Perpetrators of Hate Crime Made to Pay Dearly

I posted a link in late February to a story by Pamela Colloff, in The Texas Monthly about the beating of Billy Ray Johnson, a mentally disabled African American, by a group of drunken, young Caucasian fellows. Johnson was found “unconscious on a fire ant mound and had suffered a serious concussion and bleeding in the brain.” Johnson “lives in a nursing home because of the injuries he suffered in the beating.”

The criminal prosecution of two of the young fellows was less than arduous and “Jurors in the criminal cases against Amox and Hicks acquitted them of serious felony charges, instead convicting them of a lesser charge and recommending probation.” Two other of the young fellows “pleaded guilty to an ‘injury to a disabled individual by omission’ charge.” None of the four spent more than 60 days in jail.

Morris Dees of the Southern Poverty Law Center pursued a civil suit on behalf of Mr. Johnson. “A jury of 11 whites and one black deliberated less than four hours before returning a unanimous verdict” awarding Johnson $9 million.
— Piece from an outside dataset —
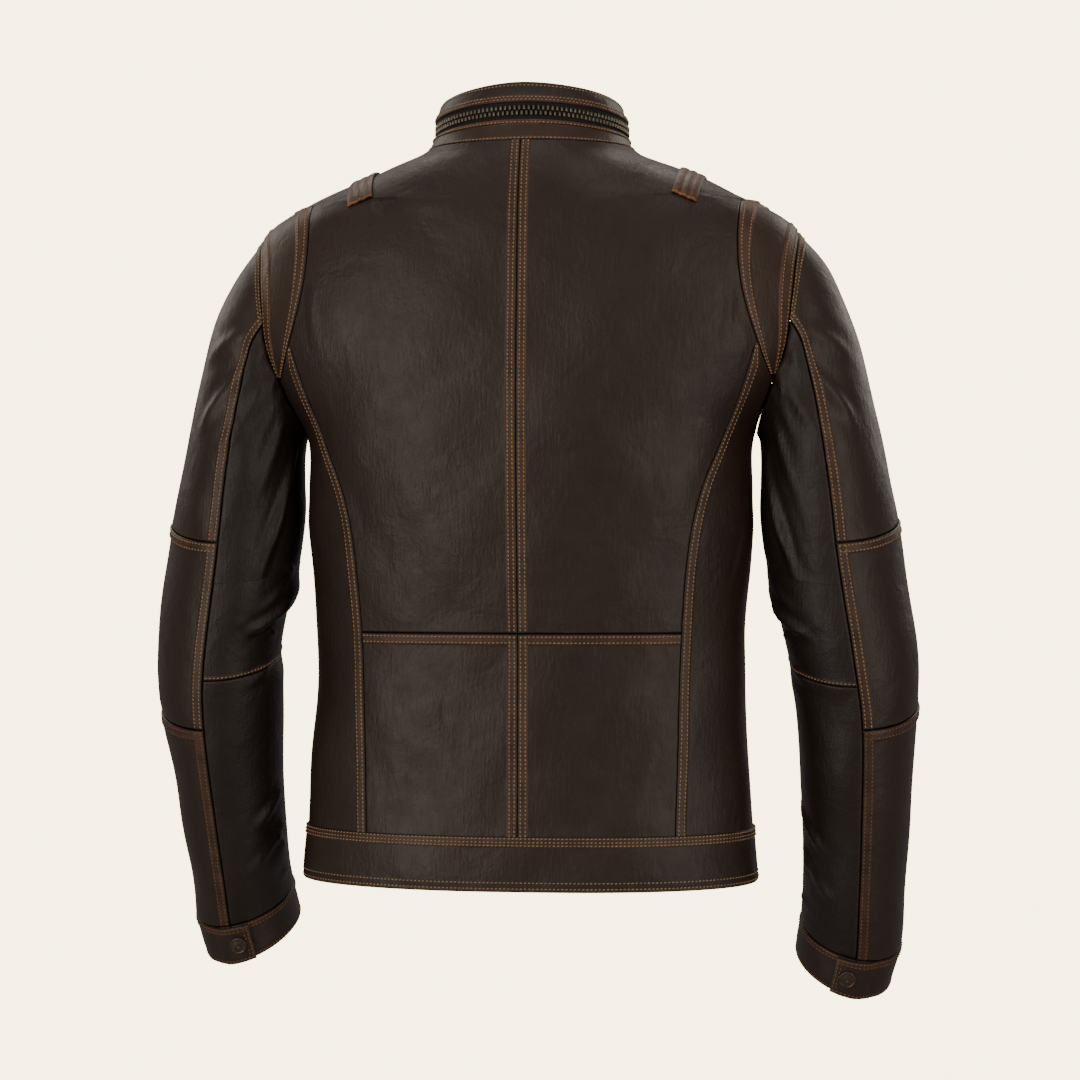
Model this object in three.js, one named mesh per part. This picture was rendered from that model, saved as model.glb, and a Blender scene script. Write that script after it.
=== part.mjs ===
// Leather riding jacket, size M, closed and hanging as worn.
// Millimetres, +Z up, front faces -Y, wearer's left is +X.
// Origin: centre of the neck opening, level with the nape seam.
import * as THREE from 'three';

// ---- Driving dimensions -------------------------------------------------------------------
const NAPE_TO_HEM = 641;
const WAIST_SEAM = 423;
const WAISTBAND_HEIGHT = 47;
const YOKE_SEAM = 186;

const LEATHER = 1.6;
const LINING = 0.8;
const LINING_DEPTH = 7;
const SEAM_GAP = 0.6;
const SEAT_GAP = 0.35;

const FRONT_TOP_Z = 8;
const FRONT_TOP_Y = -107;
const FRONT_SLOPE = 0.022;
const NECK_FRONT_DROP = 40;
const NECK_SIDE_RISE = 3;
const ZIP_HALF_OPENING = 7;

const ARM_Z = -162;
const ARM_HALF_HEIGHT = 88;
const ARM_HALF_DEPTH = 56;
const ARM_Y = -2;
const BAND_TOP = 51;
const BAND_TIP = 212;

const COLLAR_RADIUS = 87;
// The front of the collar stands over the top of the front zip.
const COLLAR_CENTRE_Y = FRONT_TOP_Y + COLLAR_RADIUS;
const COLLAR_FLARE = 5;
const COLLAR_BACK_HEIGHT = 52;
const COLLAR_FRONT_HEIGHT = 37;
const COLLAR_THICK = 3;
const COLLAR_TAPER = 0.36;
const COLLAR_ZIP_Z = 25.3;
const COLLAR_ZIP_HALF = 7.4;
const COLLAR_FRONT_GAP = 9;

const CHAIN_HALF_WIDTH = 3.2;
const CHAIN_RISE = 1.6;
const TAPE_THICK = 0.7;

const BACK_SEAM_ANGLE = 86;
const FRONT_SEAM_ANGLE = 236;
const CUFF_FLAP_START = 60;
const CUFF_FLAP_END = 106;
const SNAP_RADIUS = 7;

// Height of the point at a share of the way from the waist seam (0) to the hem (1).
const belowWaist = (share) => -(WAIST_SEAM + (NAPE_TO_HEM - WAIST_SEAM) * share);
const BAND_SEAM = -(NAPE_TO_HEM - WAISTBAND_HEIGHT);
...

“‘The jury told all of Texas and, indeed, the entire country, that Billy Ray is a human being who deserves to be treated with dignity – that the life of each of us, rich or poor, black or white, abled or disabled, is truly precious,’ said Morris Dees, founder and chief trial attorney for the Montgomery, Ala.-based law center.”



Filed under Hate Crime, Linden Texas, Morris Dees

4 responses to “Perpetrators of Hate Crime Made to Pay Dearly

  1. Ross

    Thank God for civil suits, although that doesn’t change the original verdict… Americans like to believe that the U.S. is so far away from the racist reality before the civil rights movement, but I don’t believe it’s so true. There are so many vestiges of the past living healthfully in the present. What I learned studying American Social History is that all social movements are just periods of change over time and that just as a positive movement is born, it’s adverse can be born also, especially as a response. Progress is neither positive nor negative. For some, progress is being made when we return to the past and remove what was gained by the feminist and civil rights movements…

  2. Life Long Harborite

    Morris Dees is not only “You know me’s” hero, but integrity at its best!

  3. Ross

    As I’ve mentioned before, I studied American Social History focussing on immigration and affects of industrialization and mass media on racist movements etc… And let me tell you, I was nicely surprised to stumble across the Southern Poverty Law Center in Atlanta. What a wonderful response to Jim Crow. I was left feeling that the South suddenly became so much ahead of the game… When I started studying American Social History I was searching for the lie behind all the American idealism… Something kept screaming at me that the U.S. wasn’t “the land of the free” and that most Americans really didn’t give a damn about constitutional rights for others… Growing up in the Northeast, there was this crazy sense that racism only existed in the south and that “we” fought the Civil War against the terrible racists of the South, just as there was a belief that during WWII we were fighting a war against evil represented as the Nazis. But, with a little bit of observation, you realize that that just wasn’t true… The Civil War wasn’t about rights for slaves but about competition for control over Congress and the House (# of seats) and fear of labor competition in the North if more slaves escaped to freedom… If you do a study of lynchings through 1921, you’ll find a hell of a lot of them occurring in the northern midwest, exactly where Martin Luther King’s aging movement began struggling before he was assassinated. Friends of mine of African descent who grew up in New Jersey or New York and later studied in the deep south often said that they prefered the South, because at least there you know who is your friend and who is not. But in the Northeast, everyone wants to believe that they are better and that they don’t harbour racism, so they smile at you friendily, but don’t invite you to their house, etc. That’s not to say that one side is more or less racist than the other side, but that one side maybe is just a bit more honest… Honesty wastes less times and burns less energy.

    Not a bad hero to have. And, yes, the word for today (or this week for that matter) in my household, is “integrity”. Cudos to Chris.

  4. Morris Dees is indeed one of my heroes. He has used civil suits to bankrupt KKK groups and other purveyors of hate and to gain justice for those whom were denied such by the criminal justice system.

    The Southern Poverty Law Center’s web site is a great resource for information of hate groups of all stripes.